I'm currently sitting on half a dozen honeys from around the world, all for different purposes, but if you twisted my arm I'd narrow it down to three: light-bodied acacia, for a gentle vibe a lot like golden syrup and perfect for drizzling over fruit tarts; orange blossom, as a moderately dark but fragrant option delicious in walnut cookies (you probably have this one); and buckwheat, a burly, almost brutish honey with a savory edge that adds more depth to dessert than anything in your kitchen.

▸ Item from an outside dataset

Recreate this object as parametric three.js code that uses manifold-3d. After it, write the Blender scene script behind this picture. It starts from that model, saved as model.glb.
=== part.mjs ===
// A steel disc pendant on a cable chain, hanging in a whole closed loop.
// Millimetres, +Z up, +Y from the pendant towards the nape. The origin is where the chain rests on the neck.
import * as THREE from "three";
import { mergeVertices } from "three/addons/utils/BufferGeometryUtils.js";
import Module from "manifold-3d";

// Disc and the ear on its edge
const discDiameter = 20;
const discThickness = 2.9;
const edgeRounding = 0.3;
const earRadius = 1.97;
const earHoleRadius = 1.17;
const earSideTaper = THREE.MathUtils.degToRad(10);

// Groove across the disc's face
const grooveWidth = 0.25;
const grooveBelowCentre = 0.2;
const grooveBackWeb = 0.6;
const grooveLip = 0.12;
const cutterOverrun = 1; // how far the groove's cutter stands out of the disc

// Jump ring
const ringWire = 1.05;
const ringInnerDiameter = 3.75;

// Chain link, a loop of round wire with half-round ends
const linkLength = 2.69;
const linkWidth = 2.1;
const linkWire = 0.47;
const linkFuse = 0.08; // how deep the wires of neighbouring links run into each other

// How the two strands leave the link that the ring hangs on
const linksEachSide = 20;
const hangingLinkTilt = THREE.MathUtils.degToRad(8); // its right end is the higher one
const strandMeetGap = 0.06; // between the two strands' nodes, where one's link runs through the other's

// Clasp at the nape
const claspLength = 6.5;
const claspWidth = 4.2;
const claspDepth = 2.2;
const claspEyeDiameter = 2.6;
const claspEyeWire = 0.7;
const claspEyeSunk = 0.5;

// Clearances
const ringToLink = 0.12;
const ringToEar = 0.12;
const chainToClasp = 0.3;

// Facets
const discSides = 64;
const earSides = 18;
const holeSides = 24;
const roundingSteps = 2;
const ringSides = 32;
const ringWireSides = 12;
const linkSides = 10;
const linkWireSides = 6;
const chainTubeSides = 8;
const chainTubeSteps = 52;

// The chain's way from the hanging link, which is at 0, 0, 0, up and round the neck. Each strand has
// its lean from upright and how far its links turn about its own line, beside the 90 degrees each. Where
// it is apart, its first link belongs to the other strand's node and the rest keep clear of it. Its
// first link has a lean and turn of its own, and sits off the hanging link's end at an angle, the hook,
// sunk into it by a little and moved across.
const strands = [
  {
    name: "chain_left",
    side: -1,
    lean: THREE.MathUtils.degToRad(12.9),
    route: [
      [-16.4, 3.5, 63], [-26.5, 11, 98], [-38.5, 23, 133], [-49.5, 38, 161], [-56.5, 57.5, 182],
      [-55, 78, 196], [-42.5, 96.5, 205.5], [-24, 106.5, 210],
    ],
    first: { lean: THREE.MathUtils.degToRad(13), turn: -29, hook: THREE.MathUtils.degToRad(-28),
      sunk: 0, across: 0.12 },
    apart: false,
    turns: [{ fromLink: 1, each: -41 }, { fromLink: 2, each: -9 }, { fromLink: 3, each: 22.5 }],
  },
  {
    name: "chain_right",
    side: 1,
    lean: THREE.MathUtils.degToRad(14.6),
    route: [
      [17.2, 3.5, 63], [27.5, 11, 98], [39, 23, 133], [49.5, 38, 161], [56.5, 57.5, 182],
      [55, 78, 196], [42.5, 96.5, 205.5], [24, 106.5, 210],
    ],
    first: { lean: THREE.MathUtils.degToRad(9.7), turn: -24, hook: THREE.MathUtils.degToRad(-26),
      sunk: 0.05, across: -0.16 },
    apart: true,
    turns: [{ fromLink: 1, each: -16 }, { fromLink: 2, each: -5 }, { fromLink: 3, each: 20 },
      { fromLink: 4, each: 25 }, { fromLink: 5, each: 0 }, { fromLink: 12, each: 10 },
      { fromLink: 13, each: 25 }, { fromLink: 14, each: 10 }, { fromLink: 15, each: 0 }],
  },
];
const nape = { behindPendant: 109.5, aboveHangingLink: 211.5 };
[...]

Balsamic is so 1990s; PX sherry vinegar is so 2000s. Both are good for adding acidity with a dose of syrupy sweetness on top of billowy meringues and piles of pudding, but they pale in comparison to the fruity twang of Turkish pomegranate molasses, which is simply pomegranate juice reduced until its sugars gently caramelize, but not so much that it loses its juicy freshness and almost floral, raspberry seed aroma. Drizzle it on, well, everything, but especially ice cream.

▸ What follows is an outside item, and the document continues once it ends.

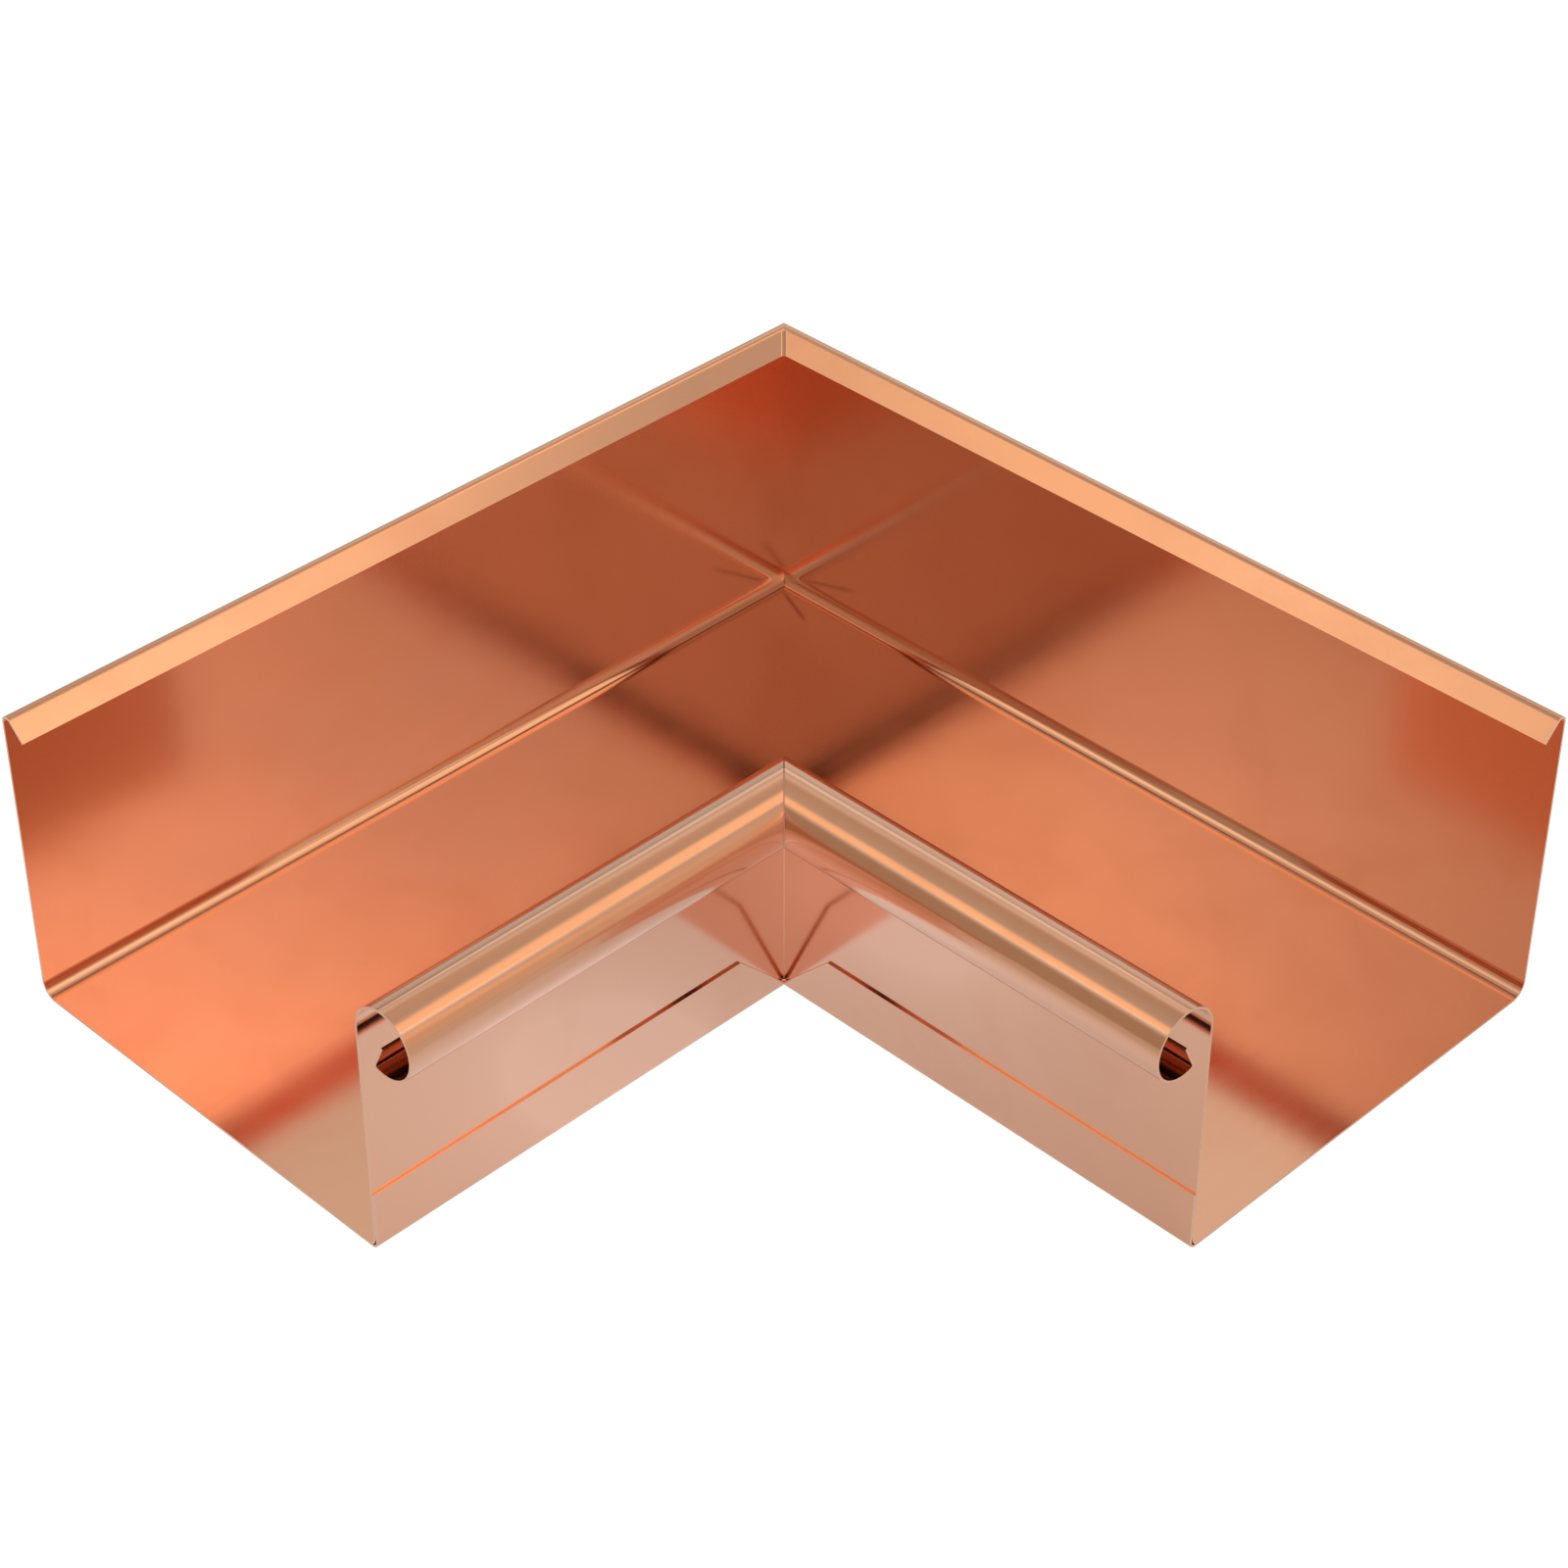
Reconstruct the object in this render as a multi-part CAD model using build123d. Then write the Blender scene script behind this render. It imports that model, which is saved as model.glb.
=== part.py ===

Okay, okay, of all the things on here that aren’t spices, these are the most not-spices, but few things improve the quality of one’s baking than the quality of one’s baking chocolate. That starts with chocolate chips, which are fortified with stabilizers that help them keep their shape while baking, which is fine if you really want that picture-perfect look, but I’d rather have a deeper chocolate flavor with gooey, melty chocolate.
So throw out your chips and replace them with these feves—oval discs that make for perfect fat chocolate slabs in your cookies and brownies. There’s a reason pastry chefs are so loyal to Valrhona’s dark chocolate—it’s reliably excellent, smooth-melting, and plays well with just about everything. Including everything else on this list.